Former A-League goalkeeper Clint Bolton has blamed a lack of leadership for Melbourne City’s history of underachieving in the A-League.
City finished fourth on the A-League ladder but slipped a whopping 27 points behind Premiers Sydney FC in the final standings.
And Bolton, who spent the final three years of his decorated career at the club when they were called Melbourne Heart, thinks the team should be doing much better.
“They’ve underachieved not just this season but pretty much every season they’ve been in the league in my eyes,” Bolton said.
“The three years I was there, I thought we had squads that should have done a lot better and I’ve only seen the same since I’ve stopped playing.”
Even so, Bolton, who made 70 league appearances for Melbourne Heart between 2010 and 2013, still believes Michael Valkanis’s side can be a threat in the finals after performing in one-off games like the FFA Cup Final.
“This season they started like a house on fire and looked like they’d recruited well - not only in quality but also in leadership,” the former shot stopper said.
“The big moments, like the FFA Cup Final, show what the team is capable of and that they have the ability to win big games on any given day. I still think that they’re a real threat in the finals.”
That still doesn’t gloss over the huge gap between City and Bolton’s other former employers, Sydney FC, where the goalkeeper won two A-League Championships in 2006 and 2010.
In Bolton’s eyes, City’s inconsistency since the formation of the club seven years ago has been down to a lack of leadership - something which hasn’t been an issue at Sydney this season.
“The big question is why have Melbourne Heart/ Melbourne City always been so inconsistent? I believe it’s down to leadership,” Bolton said.
“I look at this season and I look at Sydney FC and Graham Arnold, they’ve been able to keep that group playing at a high level consistently and that’s what good managers do.”
For that reason, Bolton finds it hard to see anyone stopping the Sky Blues in the upcoming Finals Series, though he does think that Melbourne Victory and rivals Western Sydney Wanderers could also be a threat.
As for City, it’s been over three years since they were taken over by the City Football Group and Bolton, who worked in a development role at the club following his retirement, admits that he was simply blown away when he first heard the news in 2014.
“I remember the day when we were just in the office and there was a meeting thrown by the CEO,” he said. “We just weren’t prepared for it.
“We had an idea that the ownership was talking to possible new investors, so we knew there was something going on behind the scenes but we didn’t realise that they were talking to Manchester City - it just didn’t seem possible.”

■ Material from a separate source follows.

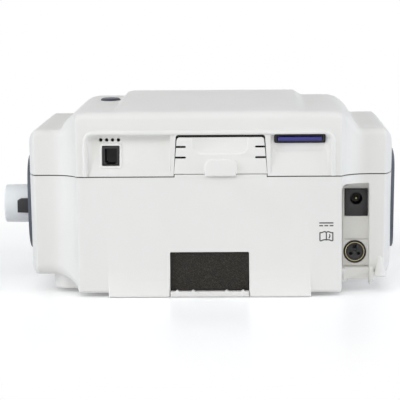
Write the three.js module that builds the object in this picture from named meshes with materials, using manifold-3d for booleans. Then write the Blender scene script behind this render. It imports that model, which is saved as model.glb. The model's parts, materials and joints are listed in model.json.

Despite the takeover, Bolton still feels that City, as a club, have one of the toughest jobs possible to compete with local rivals Melbourne Victory.
“They (Melbourne Heart/City) have had the toughest job of all the A-League clubs and I compare it to Western Sydney Wanderers. The big difference between us and Western Sydney is that they had a geographical divide and we didn’t.
“We were competing directly head-to-head with Melbourne Victory, who were the A-League’s most successful club in terms of results, membership and supporters.”
In the last few years City have attracted marquee signings such as Tim Cahill, Bruno Fornaroli and Michael Jakobsen, yet their average attendance at AAMI Park this campaign has still only just surpassed the 10,000 mark.
For that to improve, City must start winning silverware, according to Bolton, and the victory over Sydney in the FFA Cup final earlier in the season was a great way to start.
“They’ve tried recruiting big names to try and bring fans through the gate - memberships are up but supporters at games not so much.
“The real test still exists and the only real leap they can make in terms of support is to win things. It was a good start with the FFA Cup but that has to continue.”
Bolton felt the transition from Melbourne Heart to Melbourne City was always going to be tough, but overall, he believes the club dealt with it as well as they could.
“In this country, you’ve really got to think how to promote the A-League, not only our club, so transitioning it was hard,” said Bolton.
“City Football Group have a brand around their club which is Sky Blue and Melbourne Heart were red and white at the time.
“FFA put a stop to Melbourne City becoming blue. They (City) had to think about their fan base, who would recognise the red and white, and how to keep those fans happy while also appealing to a new supporter base.
“It was tough but it felt like they handled the transition as well as they could have. They kept the red and white as the away strip, they tried to keep the heart as the emblem but ultimately winning things will be the real catalyst to growing a supporter base.”